To be fair, not everything about the company’s second-quarter earnings results featured pessimistic undertones. Mainly, the company posted earnings per share (EPS) of 38 cents, beating the consensus target of 34 cents. Also, Condarcuri stated that “full-year adjusted earnings are looking promising, too, with expectations falling between $1.49 and $1.53 per share, beating the earlier estimate of $1.47.”
TipRanks contributor Steve Anderson carried the same tone regarding FTNT stock. The forward outlook itself wasn’t catastrophic. However, the reasons for the downgrade imply wider concerns. “Businesses, sensing recession and likely economic trouble ahead, are pulling back on expenses, and that includes things like updating cybersecurity systems that may have only been updated recently,” Anderson stated.

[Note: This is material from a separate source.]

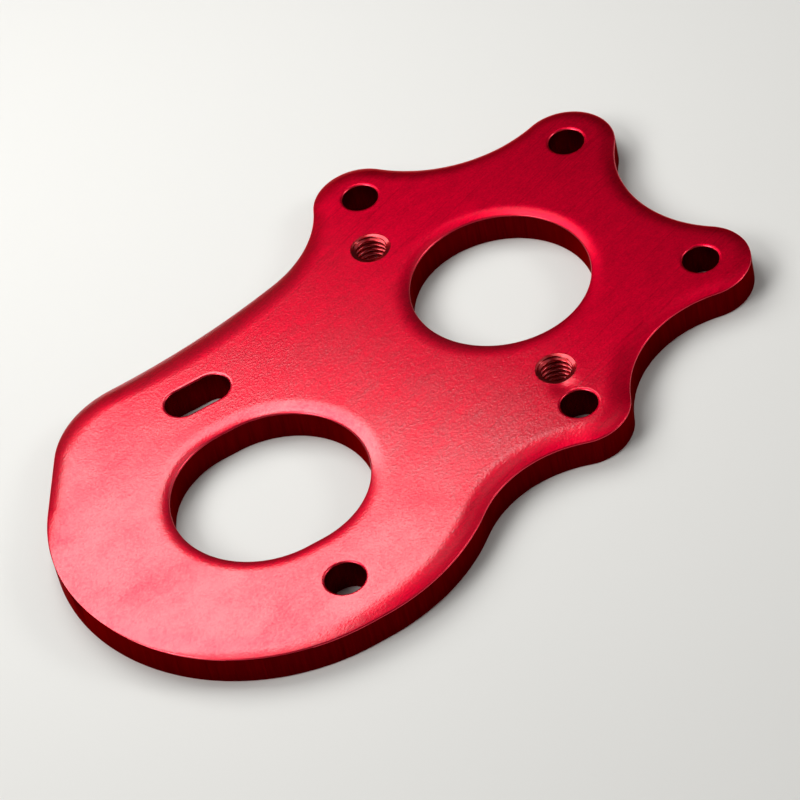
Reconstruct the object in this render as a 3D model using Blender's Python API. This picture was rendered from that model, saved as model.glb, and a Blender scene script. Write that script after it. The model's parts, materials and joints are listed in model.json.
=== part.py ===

Options Traders Sense Opportunity with Fortinet
Despite the worries over FTNT stock in the open market, sentiment in the derivatives market presented a picture of contrast. Compiling all transactional data for the August 4 session, Fortinet represented one of the highlights regarding unusual stock options volume. Specifically, total volume hit 113,273 contracts against open interest of 126,675.
Beyond the spiked activity in the options arena – where the difference between FTNT’s Friday session volume and its trailing one-month average volume out to 896.42% – bullish trades appeared more prominent, with call volume reaching 73,965 contracts versus put volume of 39,308 contracts.
In particular, the most unusual activity under the context of FTNT’s volume-to-open-interest ratio was for $59 strike price call options with an expiration date of August 11, 2023. Here, the ratio pinged at 1,148x. Keep in mind that today, FTNT stock closed at $57.70, meaning that shares must rise by 2.25% at minimum to break even, not including transactional costs.
However, options traders also acquired longer-expiry contracts as well. Specifically, the $60 calls with an expiration date of October 20, 2023, saw a volume-to-open-interest ratio of 289x. Interestingly, the bid-ask spread, represented by the midpoint price ($2.65), reached about 7.55%. For the aforementioned $59 call, the spread came out to 15.38%, suggesting that fewer market participants are trading this particular product.
Unsurprisingly, on the technical analysis front, the overall assessment from oscillators and moving averages print as bearish. However, it’s also possible that, at minimum, a heavily-followed tech play like FTNT stock could benefit from a reactionary rally, even if it’s only a dead-cat bounce. Under this context, it’s not terribly unusual to see heightened options activity.
Fundamentals May Win the Day
To be sure, the reasons that Anderson stated about the dark cloud over FTNT stock – in particular, companies cutting back on expenditures, including cybersecurity solutions – impose a daunting picture. Certainly, acquiring Fortinet at this juncture isn’t a trade for everyone. Still, the fundamentals may ultimately win the day.
According to various sources, cybercrimes continue to escalate and impose significant costs on businesses, private institutions, and individuals. Per one report, the global cost of cyberattacks may hit $10.5 trillion annually by 2025. Arguably even more alarming, the cost of a data breach for a small business can range from $120,000 to $1.24 million.
In other words, going without comprehensive net security is akin to driving without insurance. At some point, playing the odds may catch up to you. Hence, FTNT stock offers a relevant albeit speculative argument.
Is FTNT Stock a Buy, According to Analysts?
Turning to Wall Street, FTNT stock has a Strong Buy consensus rating based on 16 Buys, four Holds, and zero Sell ratings. The average FTNT stock price target is $78.21, implying 35.55% upside potential.
The Takeaway: FTNT Stock Offers an Aggressive but Somewhat Sensible Wager
Undeniably, the severe decline of FTNT stock following Fortinet’s contextually disappointing Q2 earnings report warrants caution. At the same time, rumblings in the options market suggest that some traders anticipate a bounce back, however brief. Further, the fundamentals suggest that those who take this bet aren’t completely reckless.